(Saved data entries)
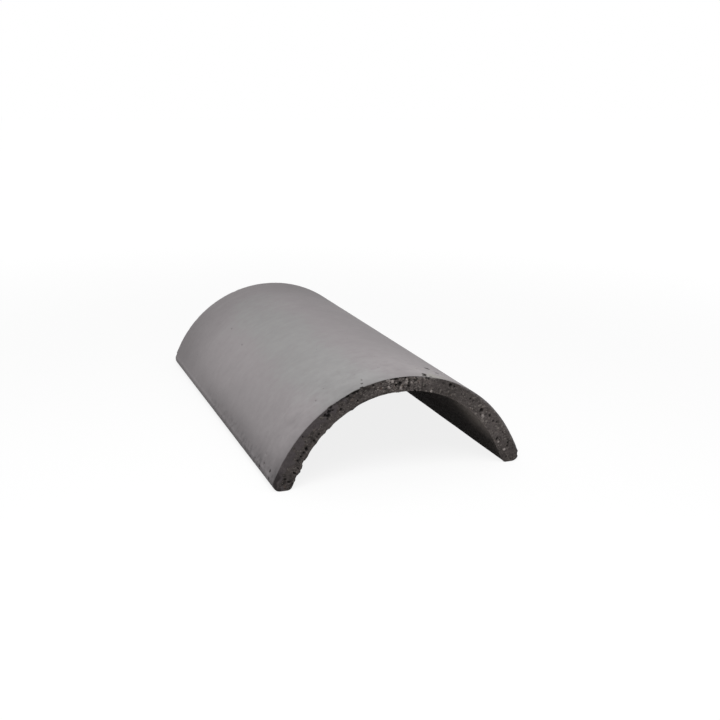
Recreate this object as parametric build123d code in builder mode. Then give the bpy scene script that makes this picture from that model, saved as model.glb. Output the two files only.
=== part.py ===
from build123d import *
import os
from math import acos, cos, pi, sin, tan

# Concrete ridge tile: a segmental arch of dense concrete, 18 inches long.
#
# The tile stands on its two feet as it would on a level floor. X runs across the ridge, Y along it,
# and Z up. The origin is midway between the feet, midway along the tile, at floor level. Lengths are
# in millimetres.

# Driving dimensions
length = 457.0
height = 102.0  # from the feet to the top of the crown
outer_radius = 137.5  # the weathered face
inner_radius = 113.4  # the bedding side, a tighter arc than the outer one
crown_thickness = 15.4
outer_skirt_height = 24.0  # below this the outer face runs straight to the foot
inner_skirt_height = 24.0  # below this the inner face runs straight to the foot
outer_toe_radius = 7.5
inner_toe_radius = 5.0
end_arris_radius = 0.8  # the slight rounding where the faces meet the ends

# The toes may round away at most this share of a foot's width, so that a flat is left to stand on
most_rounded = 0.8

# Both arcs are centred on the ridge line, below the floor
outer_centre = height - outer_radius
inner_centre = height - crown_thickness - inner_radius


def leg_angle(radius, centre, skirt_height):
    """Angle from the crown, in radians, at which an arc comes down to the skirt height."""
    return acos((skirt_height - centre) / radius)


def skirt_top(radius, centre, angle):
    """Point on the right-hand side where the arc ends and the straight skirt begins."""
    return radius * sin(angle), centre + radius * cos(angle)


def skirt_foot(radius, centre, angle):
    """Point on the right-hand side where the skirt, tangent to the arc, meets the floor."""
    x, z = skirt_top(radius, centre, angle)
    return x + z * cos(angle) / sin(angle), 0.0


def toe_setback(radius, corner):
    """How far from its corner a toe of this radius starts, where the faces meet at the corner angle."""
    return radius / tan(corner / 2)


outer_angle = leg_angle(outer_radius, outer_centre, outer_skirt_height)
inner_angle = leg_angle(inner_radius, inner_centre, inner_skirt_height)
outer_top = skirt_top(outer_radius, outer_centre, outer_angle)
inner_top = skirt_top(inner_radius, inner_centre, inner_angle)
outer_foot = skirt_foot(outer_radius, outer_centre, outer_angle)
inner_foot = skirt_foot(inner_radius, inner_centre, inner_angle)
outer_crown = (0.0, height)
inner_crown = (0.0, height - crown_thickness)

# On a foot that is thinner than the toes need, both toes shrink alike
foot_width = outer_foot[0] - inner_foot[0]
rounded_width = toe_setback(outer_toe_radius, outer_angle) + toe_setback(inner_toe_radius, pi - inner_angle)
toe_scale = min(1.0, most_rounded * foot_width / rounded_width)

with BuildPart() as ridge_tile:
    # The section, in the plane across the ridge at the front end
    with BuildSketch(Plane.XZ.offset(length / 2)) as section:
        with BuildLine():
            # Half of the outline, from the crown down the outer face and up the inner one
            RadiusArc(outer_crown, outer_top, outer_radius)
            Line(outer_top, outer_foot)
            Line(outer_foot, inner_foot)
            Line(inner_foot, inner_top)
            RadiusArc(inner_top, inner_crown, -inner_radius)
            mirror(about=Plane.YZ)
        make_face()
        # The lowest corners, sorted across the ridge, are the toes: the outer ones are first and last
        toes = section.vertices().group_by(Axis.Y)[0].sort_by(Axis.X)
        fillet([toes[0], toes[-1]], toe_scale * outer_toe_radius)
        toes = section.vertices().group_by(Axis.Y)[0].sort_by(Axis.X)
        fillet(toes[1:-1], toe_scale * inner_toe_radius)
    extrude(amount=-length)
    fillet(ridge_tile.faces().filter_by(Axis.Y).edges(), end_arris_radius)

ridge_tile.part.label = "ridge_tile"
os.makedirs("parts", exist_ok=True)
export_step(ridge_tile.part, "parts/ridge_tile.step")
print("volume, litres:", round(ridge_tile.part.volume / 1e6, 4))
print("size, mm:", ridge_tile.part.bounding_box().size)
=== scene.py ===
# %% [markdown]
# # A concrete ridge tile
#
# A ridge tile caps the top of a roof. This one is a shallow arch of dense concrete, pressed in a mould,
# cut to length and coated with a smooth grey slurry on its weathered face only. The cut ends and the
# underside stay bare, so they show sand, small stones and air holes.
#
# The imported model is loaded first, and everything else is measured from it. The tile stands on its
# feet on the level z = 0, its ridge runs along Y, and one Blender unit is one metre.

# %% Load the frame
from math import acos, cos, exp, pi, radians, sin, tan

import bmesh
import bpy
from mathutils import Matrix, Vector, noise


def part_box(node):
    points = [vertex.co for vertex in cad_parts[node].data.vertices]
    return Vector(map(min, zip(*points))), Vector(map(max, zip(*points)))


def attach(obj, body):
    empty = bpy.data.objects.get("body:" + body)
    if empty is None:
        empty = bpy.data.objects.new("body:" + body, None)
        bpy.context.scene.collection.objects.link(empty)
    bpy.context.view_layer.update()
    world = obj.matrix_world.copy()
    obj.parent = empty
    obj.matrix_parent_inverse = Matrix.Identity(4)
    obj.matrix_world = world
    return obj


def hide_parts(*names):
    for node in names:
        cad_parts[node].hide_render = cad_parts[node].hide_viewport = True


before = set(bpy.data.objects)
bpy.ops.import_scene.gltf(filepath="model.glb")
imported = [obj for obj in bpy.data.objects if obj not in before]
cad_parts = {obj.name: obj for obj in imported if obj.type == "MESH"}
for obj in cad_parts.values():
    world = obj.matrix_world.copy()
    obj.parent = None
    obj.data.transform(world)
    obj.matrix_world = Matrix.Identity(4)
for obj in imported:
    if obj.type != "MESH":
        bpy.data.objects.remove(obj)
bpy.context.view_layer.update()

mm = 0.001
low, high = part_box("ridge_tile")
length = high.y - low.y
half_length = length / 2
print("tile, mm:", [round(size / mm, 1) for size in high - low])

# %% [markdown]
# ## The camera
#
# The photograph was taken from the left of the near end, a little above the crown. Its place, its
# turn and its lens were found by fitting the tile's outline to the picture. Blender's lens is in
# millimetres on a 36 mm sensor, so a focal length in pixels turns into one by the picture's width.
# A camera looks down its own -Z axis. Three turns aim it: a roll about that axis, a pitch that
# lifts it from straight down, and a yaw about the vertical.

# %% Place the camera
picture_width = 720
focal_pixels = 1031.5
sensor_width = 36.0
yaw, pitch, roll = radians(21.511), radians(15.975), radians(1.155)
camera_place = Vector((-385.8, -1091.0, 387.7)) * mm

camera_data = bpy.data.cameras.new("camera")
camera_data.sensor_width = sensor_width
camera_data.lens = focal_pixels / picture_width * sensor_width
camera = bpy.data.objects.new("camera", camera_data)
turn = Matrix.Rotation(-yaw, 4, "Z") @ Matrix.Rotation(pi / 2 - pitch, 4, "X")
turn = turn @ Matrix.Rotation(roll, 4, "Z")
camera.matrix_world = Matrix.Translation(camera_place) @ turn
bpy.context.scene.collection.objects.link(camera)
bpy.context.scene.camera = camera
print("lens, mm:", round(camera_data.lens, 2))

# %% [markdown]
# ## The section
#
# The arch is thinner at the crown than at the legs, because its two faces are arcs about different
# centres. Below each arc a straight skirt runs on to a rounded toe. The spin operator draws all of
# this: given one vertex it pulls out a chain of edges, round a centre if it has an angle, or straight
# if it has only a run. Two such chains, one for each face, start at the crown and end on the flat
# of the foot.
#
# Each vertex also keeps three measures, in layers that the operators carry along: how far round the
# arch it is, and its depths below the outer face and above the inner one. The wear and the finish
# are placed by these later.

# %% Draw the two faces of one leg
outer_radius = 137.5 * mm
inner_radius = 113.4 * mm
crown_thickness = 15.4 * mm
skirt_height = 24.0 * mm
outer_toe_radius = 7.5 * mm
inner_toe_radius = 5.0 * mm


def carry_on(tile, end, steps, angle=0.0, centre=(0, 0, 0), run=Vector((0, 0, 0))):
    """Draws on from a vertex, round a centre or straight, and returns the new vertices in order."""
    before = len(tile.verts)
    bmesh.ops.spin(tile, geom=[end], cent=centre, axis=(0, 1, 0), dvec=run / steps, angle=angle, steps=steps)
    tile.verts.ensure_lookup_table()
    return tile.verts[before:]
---
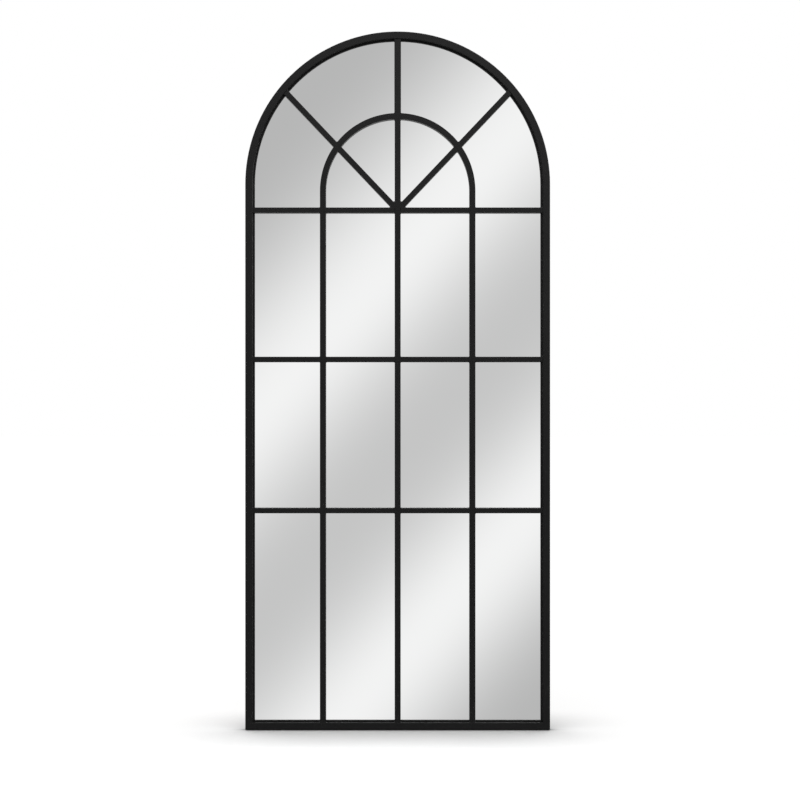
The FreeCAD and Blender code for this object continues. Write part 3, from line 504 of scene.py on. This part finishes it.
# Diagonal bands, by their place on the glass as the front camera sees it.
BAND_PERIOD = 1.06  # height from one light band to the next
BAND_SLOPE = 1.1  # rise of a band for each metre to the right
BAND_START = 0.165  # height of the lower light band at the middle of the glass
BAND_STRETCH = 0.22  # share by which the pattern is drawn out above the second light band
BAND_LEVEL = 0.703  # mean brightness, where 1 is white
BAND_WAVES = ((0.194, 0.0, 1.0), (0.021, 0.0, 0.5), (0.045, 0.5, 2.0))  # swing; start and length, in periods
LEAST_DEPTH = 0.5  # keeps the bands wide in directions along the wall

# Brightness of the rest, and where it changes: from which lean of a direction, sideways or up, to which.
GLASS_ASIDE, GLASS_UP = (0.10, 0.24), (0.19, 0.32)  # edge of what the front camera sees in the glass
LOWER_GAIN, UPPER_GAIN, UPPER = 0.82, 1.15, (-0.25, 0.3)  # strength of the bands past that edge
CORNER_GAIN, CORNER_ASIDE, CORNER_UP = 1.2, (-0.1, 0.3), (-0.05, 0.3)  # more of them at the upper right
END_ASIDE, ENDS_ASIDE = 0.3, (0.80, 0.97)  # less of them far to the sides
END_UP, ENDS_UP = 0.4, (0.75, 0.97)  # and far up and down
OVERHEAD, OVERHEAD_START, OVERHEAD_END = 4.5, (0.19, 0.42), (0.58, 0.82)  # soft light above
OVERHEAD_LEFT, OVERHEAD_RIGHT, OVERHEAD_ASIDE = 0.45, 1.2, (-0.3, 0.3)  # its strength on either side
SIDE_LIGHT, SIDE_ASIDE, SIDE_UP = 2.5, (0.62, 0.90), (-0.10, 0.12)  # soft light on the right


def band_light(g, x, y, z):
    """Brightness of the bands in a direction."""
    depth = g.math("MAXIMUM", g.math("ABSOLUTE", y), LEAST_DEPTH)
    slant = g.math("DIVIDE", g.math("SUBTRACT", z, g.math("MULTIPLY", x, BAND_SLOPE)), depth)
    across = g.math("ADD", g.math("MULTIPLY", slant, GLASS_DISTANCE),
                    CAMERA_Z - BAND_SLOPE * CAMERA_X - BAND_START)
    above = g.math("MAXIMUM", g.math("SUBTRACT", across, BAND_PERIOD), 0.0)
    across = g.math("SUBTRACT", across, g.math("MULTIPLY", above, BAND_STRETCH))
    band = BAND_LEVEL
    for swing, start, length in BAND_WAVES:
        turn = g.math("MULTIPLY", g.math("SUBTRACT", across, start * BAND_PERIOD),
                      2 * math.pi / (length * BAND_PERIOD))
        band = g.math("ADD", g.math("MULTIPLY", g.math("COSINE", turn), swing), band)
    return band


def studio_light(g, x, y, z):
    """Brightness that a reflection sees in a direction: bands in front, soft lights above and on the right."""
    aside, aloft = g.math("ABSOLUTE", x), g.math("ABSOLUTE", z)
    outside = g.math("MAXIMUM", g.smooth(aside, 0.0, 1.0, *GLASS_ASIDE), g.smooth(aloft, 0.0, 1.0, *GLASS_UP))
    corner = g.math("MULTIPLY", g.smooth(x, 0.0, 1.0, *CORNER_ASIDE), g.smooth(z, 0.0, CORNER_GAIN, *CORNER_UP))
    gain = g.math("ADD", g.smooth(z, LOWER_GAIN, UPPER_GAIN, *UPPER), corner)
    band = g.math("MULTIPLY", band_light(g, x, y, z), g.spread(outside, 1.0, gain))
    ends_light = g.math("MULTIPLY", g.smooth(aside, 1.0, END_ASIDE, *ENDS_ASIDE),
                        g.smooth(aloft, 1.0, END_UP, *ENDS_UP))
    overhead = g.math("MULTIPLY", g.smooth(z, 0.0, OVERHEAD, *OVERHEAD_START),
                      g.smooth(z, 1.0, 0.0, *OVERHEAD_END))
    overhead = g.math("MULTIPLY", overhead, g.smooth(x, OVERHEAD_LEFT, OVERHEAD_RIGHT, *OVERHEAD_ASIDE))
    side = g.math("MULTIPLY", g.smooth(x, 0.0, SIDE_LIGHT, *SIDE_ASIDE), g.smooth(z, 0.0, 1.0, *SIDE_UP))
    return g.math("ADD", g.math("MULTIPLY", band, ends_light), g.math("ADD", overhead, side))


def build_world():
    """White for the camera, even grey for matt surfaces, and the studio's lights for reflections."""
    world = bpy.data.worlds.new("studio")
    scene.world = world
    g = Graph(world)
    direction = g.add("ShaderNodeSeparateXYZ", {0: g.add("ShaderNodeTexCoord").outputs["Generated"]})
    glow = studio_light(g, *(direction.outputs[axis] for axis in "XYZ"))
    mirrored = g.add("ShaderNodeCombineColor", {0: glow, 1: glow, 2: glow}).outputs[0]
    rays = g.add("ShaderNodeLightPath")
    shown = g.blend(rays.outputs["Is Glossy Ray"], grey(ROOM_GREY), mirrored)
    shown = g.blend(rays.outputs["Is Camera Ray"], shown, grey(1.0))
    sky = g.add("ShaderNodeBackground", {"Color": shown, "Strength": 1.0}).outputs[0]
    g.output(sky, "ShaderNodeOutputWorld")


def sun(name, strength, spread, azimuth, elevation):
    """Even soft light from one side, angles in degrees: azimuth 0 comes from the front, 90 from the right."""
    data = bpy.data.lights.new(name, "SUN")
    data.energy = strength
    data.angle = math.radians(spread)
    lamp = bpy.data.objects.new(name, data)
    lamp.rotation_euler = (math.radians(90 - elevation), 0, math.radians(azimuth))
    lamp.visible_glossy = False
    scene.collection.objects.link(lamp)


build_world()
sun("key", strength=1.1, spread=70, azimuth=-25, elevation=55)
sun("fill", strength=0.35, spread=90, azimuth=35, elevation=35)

### Exercise task
Using the entries shown above, reproduce verbatim the lines from the line bearing "Line(outer_top, outer_foot)" to the line bearing "cad_parts[node].hide_render = cad_parts[node].hide_viewport", inclusive.

### Output below
            Line(outer_top, outer_foot)
            Line(outer_foot, inner_foot)
            Line(inner_foot, inner_top)
            RadiusArc(inner_top, inner_crown, -inner_radius)
            mirror(about=Plane.YZ)
        make_face()
        # The lowest corners, sorted across the ridge, are the toes: the outer ones are first and last
        toes = section.vertices().group_by(Axis.Y)[0].sort_by(Axis.X)
        fillet([toes[0], toes[-1]], toe_scale * outer_toe_radius)
        toes = section.vertices().group_by(Axis.Y)[0].sort_by(Axis.X)
        fillet(toes[1:-1], toe_scale * inner_toe_radius)
    extrude(amount=-length)
    fillet(ridge_tile.faces().filter_by(Axis.Y).edges(), end_arris_radius)

ridge_tile.part.label = "ridge_tile"
os.makedirs("parts", exist_ok=True)
export_step(ridge_tile.part, "parts/ridge_tile.step")
print("volume, litres:", round(ridge_tile.part.volume / 1e6, 4))
print("size, mm:", ridge_tile.part.bounding_box().size)
=== scene.py ===
# %% [markdown]
# # A concrete ridge tile
#
# A ridge tile caps the top of a roof. This one is a shallow arch of dense concrete, pressed in a mould,
# cut to length and coated with a smooth grey slurry on its weathered face only. The cut ends and the
# underside stay bare, so they show sand, small stones and air holes.
#
# The imported model is loaded first, and everything else is measured from it. The tile stands on its
# feet on the level z = 0, its ridge runs along Y, and one Blender unit is one metre.

# %% Load the frame
from math import acos, cos, exp, pi, radians, sin, tan

import bmesh
import bpy
from mathutils import Matrix, Vector, noise


def part_box(node):
    points = [vertex.co for vertex in cad_parts[node].data.vertices]
    return Vector(map(min, zip(*points))), Vector(map(max, zip(*points)))


def attach(obj, body):
    empty = bpy.data.objects.get("body:" + body)
    if empty is None:
        empty = bpy.data.objects.new("body:" + body, None)
        bpy.context.scene.collection.objects.link(empty)
    bpy.context.view_layer.update()
    world = obj.matrix_world.copy()
    obj.parent = empty
    obj.matrix_parent_inverse = Matrix.Identity(4)
    obj.matrix_world = world
    return obj


def hide_parts(*names):
    for node in names:
        cad_parts[node].hide_render = cad_parts[node].hide_viewport = True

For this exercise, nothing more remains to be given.